BEGIN
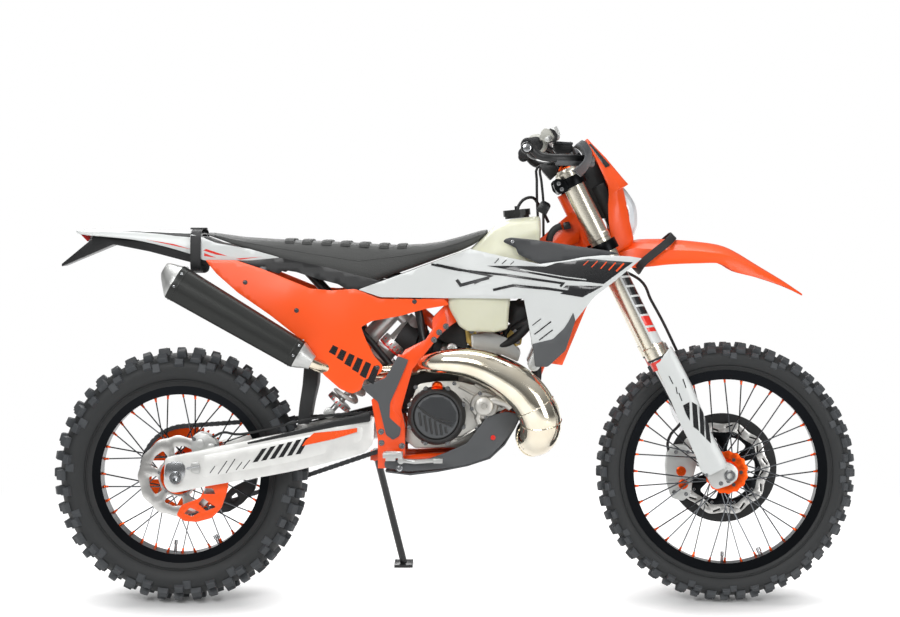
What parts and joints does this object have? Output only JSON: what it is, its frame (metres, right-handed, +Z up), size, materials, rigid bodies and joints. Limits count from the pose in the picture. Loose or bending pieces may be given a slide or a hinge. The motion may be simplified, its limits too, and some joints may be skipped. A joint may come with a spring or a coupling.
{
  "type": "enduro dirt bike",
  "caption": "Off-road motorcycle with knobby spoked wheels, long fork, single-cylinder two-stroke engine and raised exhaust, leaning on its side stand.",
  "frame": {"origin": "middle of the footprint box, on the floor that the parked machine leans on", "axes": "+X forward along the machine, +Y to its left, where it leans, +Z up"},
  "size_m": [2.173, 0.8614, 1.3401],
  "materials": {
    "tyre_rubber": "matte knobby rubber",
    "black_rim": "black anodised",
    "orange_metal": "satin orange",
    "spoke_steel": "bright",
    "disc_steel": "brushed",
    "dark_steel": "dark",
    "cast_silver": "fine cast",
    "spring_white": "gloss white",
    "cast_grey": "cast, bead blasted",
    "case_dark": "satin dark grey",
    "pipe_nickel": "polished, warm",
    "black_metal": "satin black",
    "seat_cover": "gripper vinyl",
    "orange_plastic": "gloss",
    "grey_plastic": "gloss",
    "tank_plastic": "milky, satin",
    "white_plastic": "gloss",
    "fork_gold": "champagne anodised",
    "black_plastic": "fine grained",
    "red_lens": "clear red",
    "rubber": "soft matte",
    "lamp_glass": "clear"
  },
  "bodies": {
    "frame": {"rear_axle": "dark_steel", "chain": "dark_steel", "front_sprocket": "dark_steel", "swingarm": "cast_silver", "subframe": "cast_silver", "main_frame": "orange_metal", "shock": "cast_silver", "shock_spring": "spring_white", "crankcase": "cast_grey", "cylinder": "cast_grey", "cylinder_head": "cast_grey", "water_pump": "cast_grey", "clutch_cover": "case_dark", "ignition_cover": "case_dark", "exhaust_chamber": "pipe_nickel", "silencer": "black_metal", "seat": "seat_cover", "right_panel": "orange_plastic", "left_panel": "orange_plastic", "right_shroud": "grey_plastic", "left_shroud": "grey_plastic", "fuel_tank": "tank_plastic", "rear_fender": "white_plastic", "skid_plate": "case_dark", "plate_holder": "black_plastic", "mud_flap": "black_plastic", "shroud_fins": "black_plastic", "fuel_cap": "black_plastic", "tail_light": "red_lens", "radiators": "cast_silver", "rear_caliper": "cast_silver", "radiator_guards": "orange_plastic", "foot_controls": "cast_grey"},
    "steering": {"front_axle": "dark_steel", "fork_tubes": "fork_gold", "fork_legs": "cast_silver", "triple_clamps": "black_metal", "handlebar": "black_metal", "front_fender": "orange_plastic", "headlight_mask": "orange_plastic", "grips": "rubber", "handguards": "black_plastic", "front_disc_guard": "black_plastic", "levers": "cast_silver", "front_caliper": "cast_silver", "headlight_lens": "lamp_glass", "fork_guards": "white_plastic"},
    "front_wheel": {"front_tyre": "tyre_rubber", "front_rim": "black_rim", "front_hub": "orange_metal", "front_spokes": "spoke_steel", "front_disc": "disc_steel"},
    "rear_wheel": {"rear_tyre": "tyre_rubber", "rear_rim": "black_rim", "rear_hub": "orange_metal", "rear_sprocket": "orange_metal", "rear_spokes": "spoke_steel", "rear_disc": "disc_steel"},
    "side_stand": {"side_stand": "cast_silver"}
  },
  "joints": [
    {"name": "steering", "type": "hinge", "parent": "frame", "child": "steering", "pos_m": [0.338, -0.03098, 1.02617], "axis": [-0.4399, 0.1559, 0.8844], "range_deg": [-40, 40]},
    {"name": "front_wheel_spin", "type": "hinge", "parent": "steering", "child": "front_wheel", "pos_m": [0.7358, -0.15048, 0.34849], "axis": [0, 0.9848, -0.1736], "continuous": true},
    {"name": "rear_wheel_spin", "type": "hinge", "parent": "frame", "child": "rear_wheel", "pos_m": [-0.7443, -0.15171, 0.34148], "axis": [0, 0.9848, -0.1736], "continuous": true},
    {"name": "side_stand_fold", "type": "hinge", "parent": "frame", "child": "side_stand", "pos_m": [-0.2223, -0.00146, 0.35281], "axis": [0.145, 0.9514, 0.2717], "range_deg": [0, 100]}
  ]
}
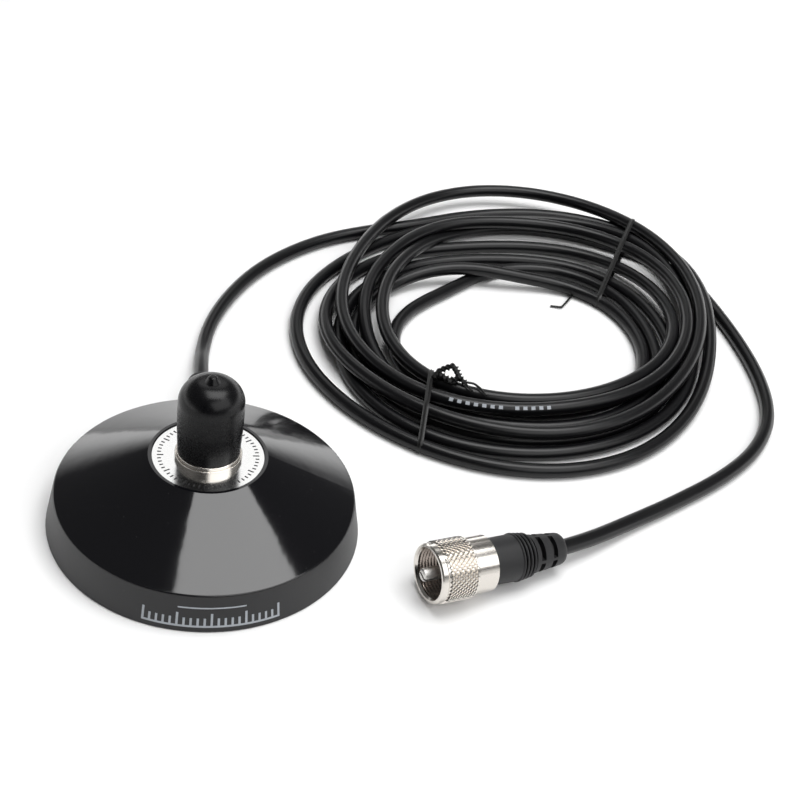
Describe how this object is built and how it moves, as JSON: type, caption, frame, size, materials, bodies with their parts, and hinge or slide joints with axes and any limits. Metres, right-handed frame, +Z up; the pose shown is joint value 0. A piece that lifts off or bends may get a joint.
END
- [What is required]: Set out the complete listing exactly as shown.

- [Correct output]:
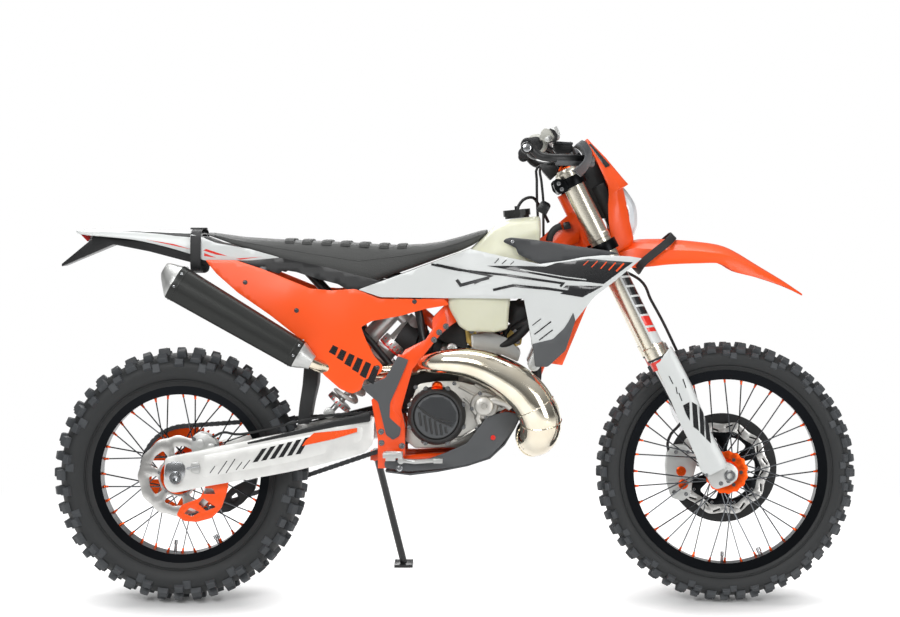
What parts and joints does this object have? Output only JSON: what it is, its frame (metres, right-handed, +Z up), size, materials, rigid bodies and joints. Limits count from the pose in the picture. Loose or bending pieces may be given a slide or a hinge. The motion may be simplified, its limits too, and some joints may be skipped. A joint may come with a spring or a coupling.
{
  "type": "enduro dirt bike",
  "caption": "Off-road motorcycle with knobby spoked wheels, long fork, single-cylinder two-stroke engine and raised exhaust, leaning on its side stand.",
  "frame": {"origin": "middle of the footprint box, on the floor that the parked machine leans on", "axes": "+X forward along the machine, +Y to its left, where it leans, +Z up"},
  "size_m": [2.173, 0.8614, 1.3401],
  "materials": {
    "tyre_rubber": "matte knobby rubber",
    "black_rim": "black anodised",
    "orange_metal": "satin orange",
    "spoke_steel": "bright",
    "disc_steel": "brushed",
    "dark_steel": "dark",
    "cast_silver": "fine cast",
    "spring_white": "gloss white",
    "cast_grey": "cast, bead blasted",
    "case_dark": "satin dark grey",
    "pipe_nickel": "polished, warm",
    "black_metal": "satin black",
    "seat_cover": "gripper vinyl",
    "orange_plastic": "gloss",
    "grey_plastic": "gloss",
    "tank_plastic": "milky, satin",
    "white_plastic": "gloss",
    "fork_gold": "champagne anodised",
    "black_plastic": "fine grained",
    "red_lens": "clear red",
    "rubber": "soft matte",
    "lamp_glass": "clear"
  },
  "bodies": {
    "frame": {"rear_axle": "dark_steel", "chain": "dark_steel", "front_sprocket": "dark_steel", "swingarm": "cast_silver", "subframe": "cast_silver", "main_frame": "orange_metal", "shock": "cast_silver", "shock_spring": "spring_white", "crankcase": "cast_grey", "cylinder": "cast_grey", "cylinder_head": "cast_grey", "water_pump": "cast_grey", "clutch_cover": "case_dark", "ignition_cover": "case_dark", "exhaust_chamber": "pipe_nickel", "silencer": "black_metal", "seat": "seat_cover", "right_panel": "orange_plastic", "left_panel": "orange_plastic", "right_shroud": "grey_plastic", "left_shroud": "grey_plastic", "fuel_tank": "tank_plastic", "rear_fender": "white_plastic", "skid_plate": "case_dark", "plate_holder": "black_plastic", "mud_flap": "black_plastic", "shroud_fins": "black_plastic", "fuel_cap": "black_plastic", "tail_light": "red_lens", "radiators": "cast_silver", "rear_caliper": "cast_silver", "radiator_guards": "orange_plastic", "foot_controls": "cast_grey"},
    "steering": {"front_axle": "dark_steel", "fork_tubes": "fork_gold", "fork_legs": "cast_silver", "triple_clamps": "black_metal", "handlebar": "black_metal", "front_fender": "orange_plastic", "headlight_mask": "orange_plastic", "grips": "rubber", "handguards": "black_plastic", "front_disc_guard": "black_plastic", "levers": "cast_silver", "front_caliper": "cast_silver", "headlight_lens": "lamp_glass", "fork_guards": "white_plastic"},
    "front_wheel": {"front_tyre": "tyre_rubber", "front_rim": "black_rim", "front_hub": "orange_metal", "front_spokes": "spoke_steel", "front_disc": "disc_steel"},
    "rear_wheel": {"rear_tyre": "tyre_rubber", "rear_rim": "black_rim", "rear_hub": "orange_metal", "rear_sprocket": "orange_metal", "rear_spokes": "spoke_steel", "rear_disc": "disc_steel"},
    "side_stand": {"side_stand": "cast_silver"}
  },
  "joints": [
    {"name": "steering", "type": "hinge", "parent": "frame", "child": "steering", "pos_m": [0.338, -0.03098, 1.02617], "axis": [-0.4399, 0.1559, 0.8844], "range_deg": [-40, 40]},
    {"name": "front_wheel_spin", "type": "hinge", "parent": "steering", "child": "front_wheel", "pos_m": [0.7358, -0.15048, 0.34849], "axis": [0, 0.9848, -0.1736], "continuous": true},
    {"name": "rear_wheel_spin", "type": "hinge", "parent": "frame", "child": "rear_wheel", "pos_m": [-0.7443, -0.15171, 0.34148], "axis": [0, 0.9848, -0.1736], "continuous": true},
    {"name": "side_stand_fold", "type": "hinge", "parent": "frame", "child": "side_stand", "pos_m": [-0.2223, -0.00146, 0.35281], "axis": [0.145, 0.9514, 0.2717], "range_deg": [0, 100]}
  ]
}
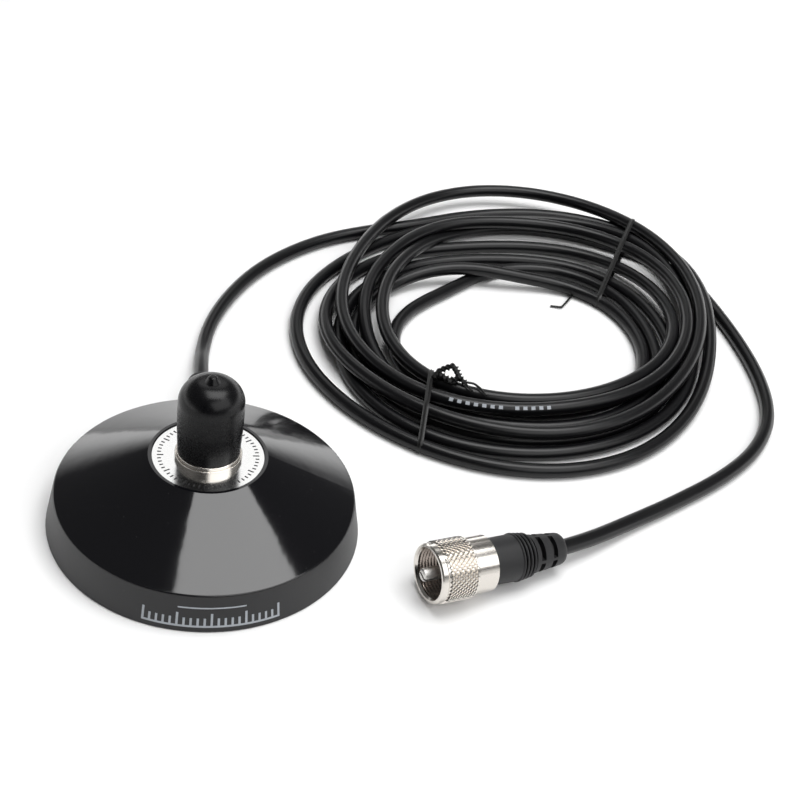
Describe how this object is built and how it moves, as JSON: type, caption, frame, size, materials, bodies with their parts, and hinge or slide joints with axes and any limits. Metres, right-handed frame, +Z up; the pose shown is joint value 0. A piece that lifts off or bends may get a joint.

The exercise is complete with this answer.